Otro de los logros de la universidad tuvo un carácter diferente: la Habitas, la constitución académica promulgada por el emperador Federico I en Roncaglia en noviembre de 1158, aparentemente por solicitud de los profesores del studium, y confirmada luego por el papado. La constitución adquiriría un tremendo significado que superó con creces su intención original y condujo a un sistema de privilegio académico que, finalmente, alcanzaría el mismo nivel que el tradicional privilegium clericorum.[1650] De hecho, la Habitas sería después venerada como el origen de la libertad académica «en el mismo sentido en que la Carta Magna se convirtió en punto de referencia indispensable de las libertades inglesas».[1651] La iniciativa empezó siendo un intento de la corona de respaldar a los abogados laicos frente al avance de los abogados canónicos, algo fomentado por la Querella de las Investiduras. En la Habitas el emperador aparece como ministro o servidor de Dios, una doctrina que refleja la idea de que el poder imperial derivaba directamente Dios sin la intermediación de la Iglesia.[1652] Con el paso del tiempo estas ideas serían refinadas para negar a los obispos cualquier poder sobre las universidades.[1653]

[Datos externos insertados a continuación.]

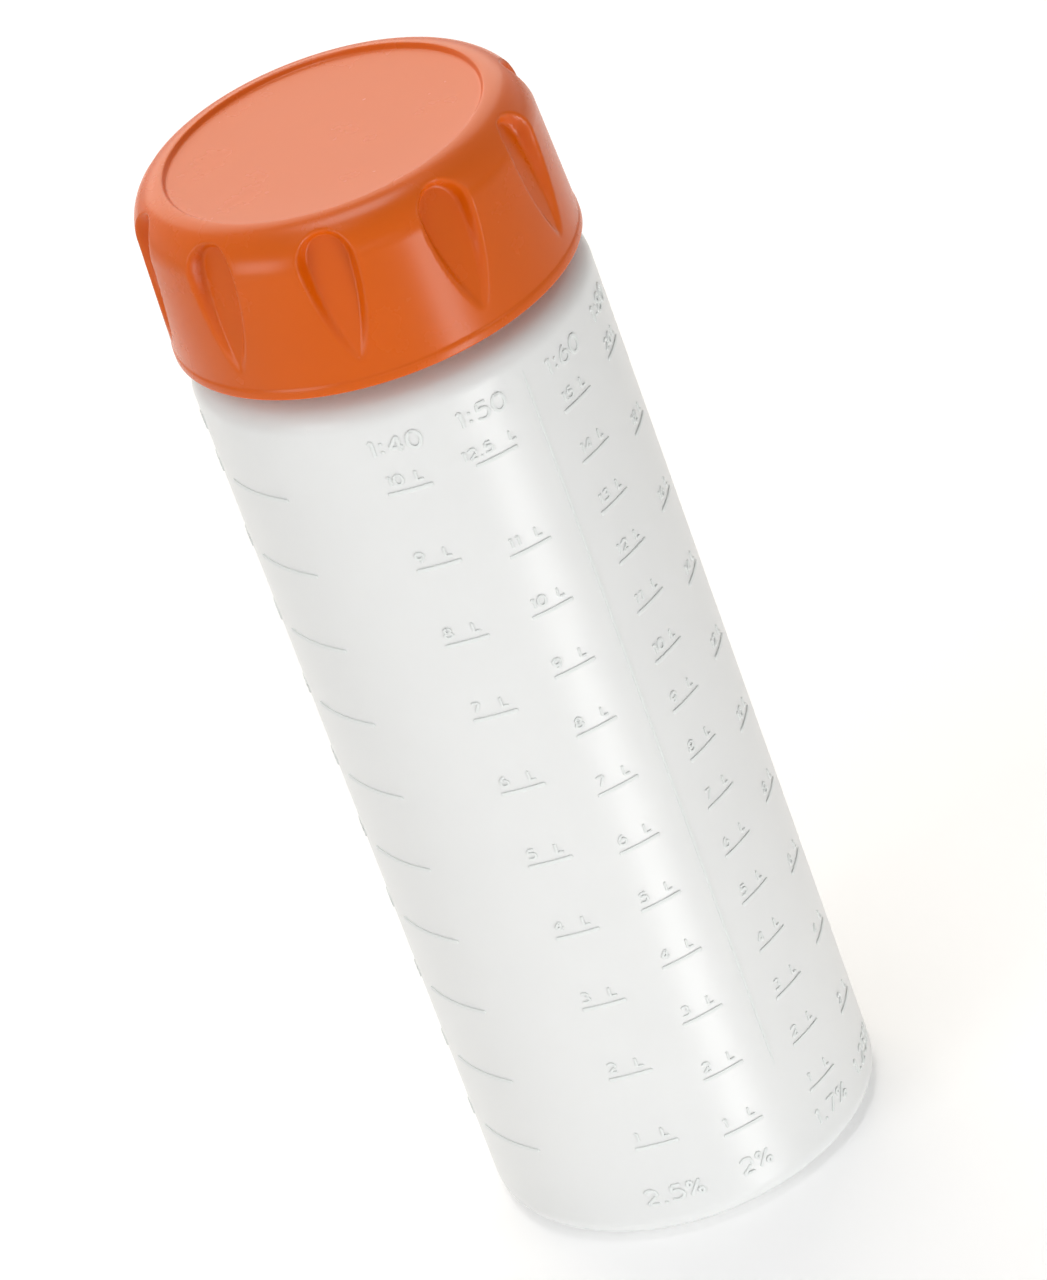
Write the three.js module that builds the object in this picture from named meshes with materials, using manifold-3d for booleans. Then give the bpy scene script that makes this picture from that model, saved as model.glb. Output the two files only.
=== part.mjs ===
// Round 250 ml measuring bottle for oil: a blow-moulded body, a screw cap with
// scooped finger grips and a sealing disc between the two.
// Millimetres, +Z up. The origin is the centre of the base, on the surface it stands on.
// Azimuths are in degrees about +Z, counted from -Y, the side with the mixing scales, towards +X.
import * as THREE from 'three';
import { mergeVertices } from 'three/addons/utils/BufferGeometryUtils.js';
import Module from 'manifold-3d';

// Body
const bodyRadius = 27;
const bodyHeight = 133.9;
const bodyWall = 0.9;
const shoulderFillet = 4;
const shoulderFlat = 0.3;
const baseFillet = 3.5;
const baseRingWidth = 3;
const basePushUp = 4;
const floorThickness = 1;

// Neck and its right-hand thread
const neckHeight = 20.4;
const neckWall = 1.5;
const rimChamfer = 0.5;
const threadPitch = 5;
const threadTurns = 1.5;
const threadDepth = 1.1;
const threadRootWidth = 2;
const threadCrestWidth = 0.9;
const threadBelowRim = 4.8;
const threadRunOut = 20;
const threadStart = 1.2;

// Cap
const capGap = 2;
const threadClearance = 0.4;
const capWall = 2.5;
const capFlare = 0.83;
const capShoulderWidth = 5.2;
const capShoulderHeight = 5.9;
const capTopThickness = 1.8;
const discDepth = 0.6;
const discStep = 0.3;
const capEdgeRound = 0.4;
const capLeadIn = 1.2;
const capLeadInHeight = 2.4;
const sealShelfHeight = 3.6;

// Finger grips scooped out of the cap's side and shoulder
const gripCount = 10;
const gripAzimuth = -11.3;
const gripAboveEdge = 5.9;
const gripLength = 14.8;
const gripRoundEnd = 3.3;
const gripWidth = 5.5;
const gripTilt = 11.5;
const gripFlare = 0.85;
const gripFlareDepth = 1.6;
const gripTipOut = 0.15;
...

Los enfrentamientos entre el papado y el imperio sumieron a diversas ciudades italianas, entre ellas Bolonia, en luchas intestinas. Esta situación, cercana a la anarquía, promovió la formación de asociaciones de protección mutua, conocidas como sociedades de la torre o fraternidades. En este contexto se fundaron las escuelas boloñesas y fue así como la Universidad de Bolonia adquirió su característica distintiva, esto es, el ser una institución controlada por los estudiantes. La idea de una universidad de los estudiantes debe mucho al concepto contemporáneo de ciudadanía propio de los centros urbanos italianos, pues en un país cada vez más fragmentado por la guerra, la pertenencia a una ciudad era un bien preciado. En una situación en la que el estatus de ciudadano proporcionaba seguridad y protección, quienes carecían de él eran muy vulnerables; por tanto, fue casi natural que en Bolonia los estudiantes extranjeros de derecho se unieran para formar asociaciones de protección, o universitas. Más tarde, bajo la dirección de los rectores, éstas se dividirían en asociaciones nacionales.[1654]